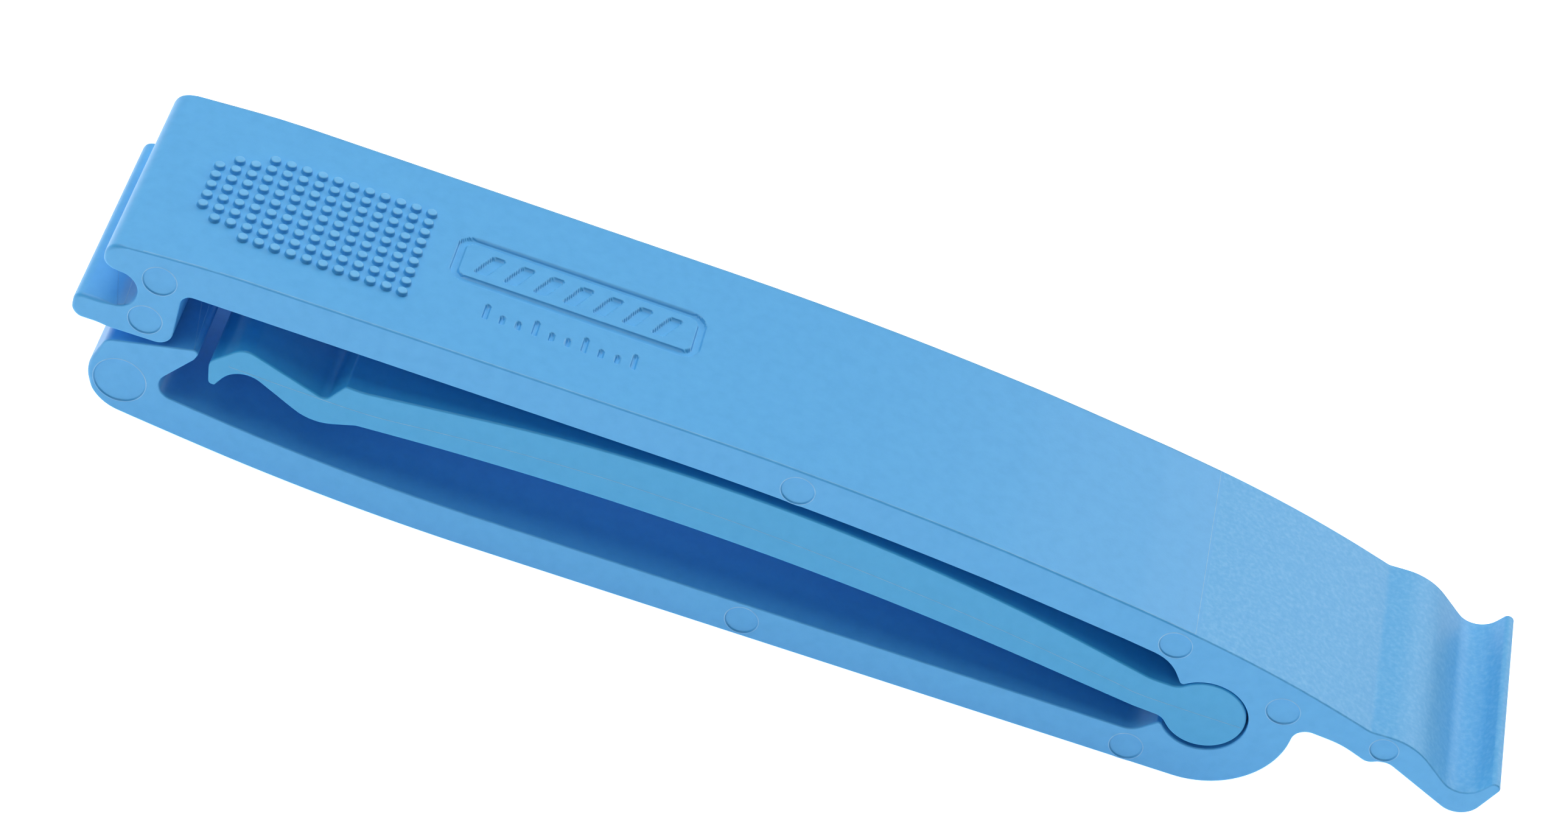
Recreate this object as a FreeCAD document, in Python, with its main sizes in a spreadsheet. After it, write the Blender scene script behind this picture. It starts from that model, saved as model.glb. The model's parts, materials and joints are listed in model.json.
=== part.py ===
# Hairpin bicycle tyre lever set: an outer hairpin moulding that stores an inner lever.
#
# The outer moulding is two springy arms joined by a round head. The head carries the tyre hook on
# one side and, inside the hairpin, a C-shaped socket. The lower arm is the flat foot of the tool and
# the upper arm ends in a leg with a spoke slot. The inner lever hangs in the socket by its bulb.
#
# Frame: X along the tool towards the tyre hook, Y across its width, Z up. The origin is at the
# bottom centre of the whole tool, so the lower arm's flat underside lies on z = 0. Millimetres.
import FreeCAD, Part
import math
import os
import Sketcher

SIZES = [
    # alias, value, what it is
    ("length", 140.0, "overall length along X"),
    ("width", 24.0, "width of every moulding along Y"),
    ("wall", 4.0, "thickness of both arms"),
    # round head and socket
    ("socket_x", 41.6, "socket axis, along X"),
    ("socket_z", 8.45, "socket axis, height"),
    ("socket_radius", 4.2, "inside radius of the C-shaped socket"),
    ("head_x", 41.2, "axis of the head's round outside, along X"),
    ("head_radius", 8.85, "outside radius of the head under the socket"),
    ("lip_round", 0.35, "rounding of the two socket lips"),
    # flexure between the head and the upper arm
    ("flex_x", 21.0, "flexure axis, along X"),
    ("flex_z", 17.95, "flexure axis, height"),
    ("flex_radius", 1.6, "round tongue at the end of the upper arm"),
    ("flex_play", 0.05, "gap between the tongue and its cup"),
    ("shoulder_gap", 0.5, "gap between the arm's shoulders and the head at rest"),
    # upper arm, leg and spoke slot
    ("leg_bottom", 12.45, "height of the leg's lower face"),
    ("leg_inside", -60.3, "face of the leg towards the inner lever"),
    ("upper_lip_x", -68.1, "end of the lip above the spoke slot"),
    ("slot_top", 19.3, "upper side of the spoke slot"),
    ("slot_radius", 2.0, "half the height of the spoke slot, which ends round"),
    ("slot_end", -64.35, "deepest point of the spoke slot"),
    ("arm_under", 18.95, "underside of the upper arm beside the leg"),
    # inner lever
    ("bulb_radius", 3.95, "radius of the lever's bulb"),
    ("bulb_z", 8.6, "height of the bulb's axis"),
    ("neck_short", 1.6, "how far the neck's outline stops short of the bulb's axis"),
    ("neck_round", 1.6, "rounding between the lever's neck and its bulb"),
    # picking the edges to round
    ("edge_search", 0.7, "how near an edge must lie to the place where it is looked for"),
]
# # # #
→ Requirements
Collect each line holding the string "with".

→ Right answer
Recreate this object as a FreeCAD document, in Python, with its main sizes in a spreadsheet. After it, write the Blender scene script behind this picture. It starts from that model, saved as model.glb. The model's parts, materials and joints are listed in model.json.
# the upper arm ends in a leg with a spoke slot. The inner lever hangs in the socket by its bulb.